A l’origine de ces formules boursières dédiées aux PME, il y a d’abord une évidence : «si les places financières africaines attirent un nombre toujours croissant de grandes sociétés à la recherche de financements- et d’investisseurs en quête de placements-, elles semblent encore inaccessibles pour nombre de petites et moyennes entreprises, ces dernières étant souvent intimidées par le ticket d’entrée (processus d’introduction coûteux, démarches administratives complexes, réglementation contraignante) », rappelle Gérard Gasamagera, analyste chez le courtier MBEA Brokerage, à Kigali. Conscientes de ces difficultés, tout en étant désireuses d’élargir leur périmètre d’activité, de plus en plus de bourses du
continent ont décidé de lancer des compartiments spécifiquement conçus pour les besoins des PME, à l’image de ce qui se fait ailleurs dans le monde.
Dans cette configuration, les règles sont sensiblement assouplies (les PME accèdent ainsi à moindres frais à la Bourse afin de financer leur développement) mais sans que le régulateur ne transige sur les obligations légales de diffusion d’informations financières ni sur le respect des règles de bonne gouvernance. Autant de garanties offertes en somme aux actionnaires, qui peuvent de leur côté espérer des rendements accrus sur ces « valeurs de croissance ».
Réticence
Dans les faits, le système a néanmoins du mal à convaincre. Lancés au début des années 2010, l’Asem nigérian (8 entreprises cotées), le GAX d’Accra (4), l’EGM tanzanien (5) et le Gems de la Bourse de Nairobi (5) peinent ainsi à décoller, tandis que les marchés alternatifs des Bourses rwandaise et ougandaise attendent toujours l’arrivée de leurs premières entreprises à la cote.

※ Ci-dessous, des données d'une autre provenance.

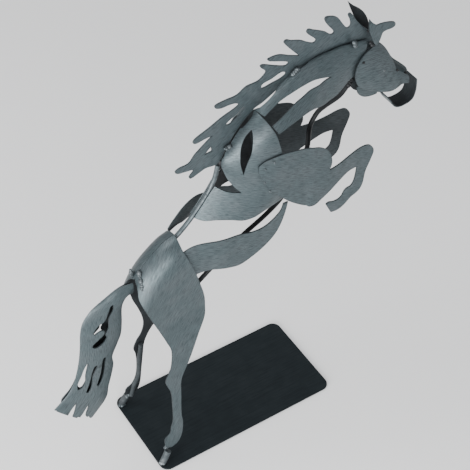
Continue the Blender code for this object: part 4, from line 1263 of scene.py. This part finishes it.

Idem à la BRVM d’Abidjan ou sur la place financière casablancaise où, malgré la volonté manifeste des autorités boursières de faire bouger les lignes, l’arrivée des PME à la cote se fait attendre depuis déjà plusieurs années. La Bourse reste pour beaucoup un univers ésotérique, et les entreprises comme les investisseurs peinent à se représenter les potentialités offertes. «Nous devons faire plus de pédagogie», concède volontiers Charles Nsamba, le responsable communication de l’Autorité ougandaise des marchés de capitaux. La barrière est aussi culturelle, selon le Directeur général de la Bourse de Kigali, Pierre Célestin Rwabukumba. «Beaucoup d’entrepreneurs préfèrent payer des taux usuraires à leur banque plutôt qu’ouvrir leur capital, communiquer et partager leurs profits», se désole le dirigeant du Rwanda Stock Exchange, dont le compartiment PME est toujours vide. Même réticence du côté des épargnants, estime Samuel Adejumo, de la firme d’investissement nigériane Pivot Capital pour qui «la performance des actions de PME cotées n’est pas suffisante pour attirer les investisseurs dans ce segment de marché, ces derniers achetant une action pour le gain en capital et en dividende». Autre limite de taille imputée aux compartiments PME, leur liquidité, «souvent très faible», explique Gérard Gasamagera.
Opportunités
Pourtant, certaines places comme Tunis, le Caire ou Johannesburg, où les marchés alternatifs comptent respectivement 13, 32 et 52 sociétés cotées, commencent à trouver leurs marques. Dernière en date à intégrer l’AltX de la bourse sud-africaine, la société financière Mettle Investments a rejoint un compartiment dynamique, dont la capitalisation boursière totale dépasse désormais le milliard de dollars. Une inclination pour le financement boursier qui ne se limite du reste pas qu’aux PME des pays de culture anglophone. Cité par notre confrère Jeune Afrique, en 2014, Kais Kriaa, président du directoire d’AlphaMena, un cabinet d’analyse financière basé à Tunis, rappelait ainsi que «les entreprises tunisiennes ont compris les avantages de l’ouverture de leur capital, ces dernières […] étant bien obligées de chercher des alternatives au crédit bancaire pour se financer». Une problématique familière à l’immense majorité des PME du continent, souvent confrontée à la réticence des banques, et qui représente donc une opportunité majeure pour les compartiments alternatifs destinés aux PME sur les bourses africaines, aux côtés d’autres canaux (mise en place de fonds de garantie, capital-investissement…). D’autant plus que «davantage d’incitations fiscales et de mesures d’accompagnement suffirait souvent à créer un écosystème plus favorable», suggère un bon connaisseur du dossier. Reste à voir si ce virage récent vers plus de compartiments PME- et plus d’inclusion financière- portera ses fruits dans la durée ou si au contraire, il se soldera par… un mirage.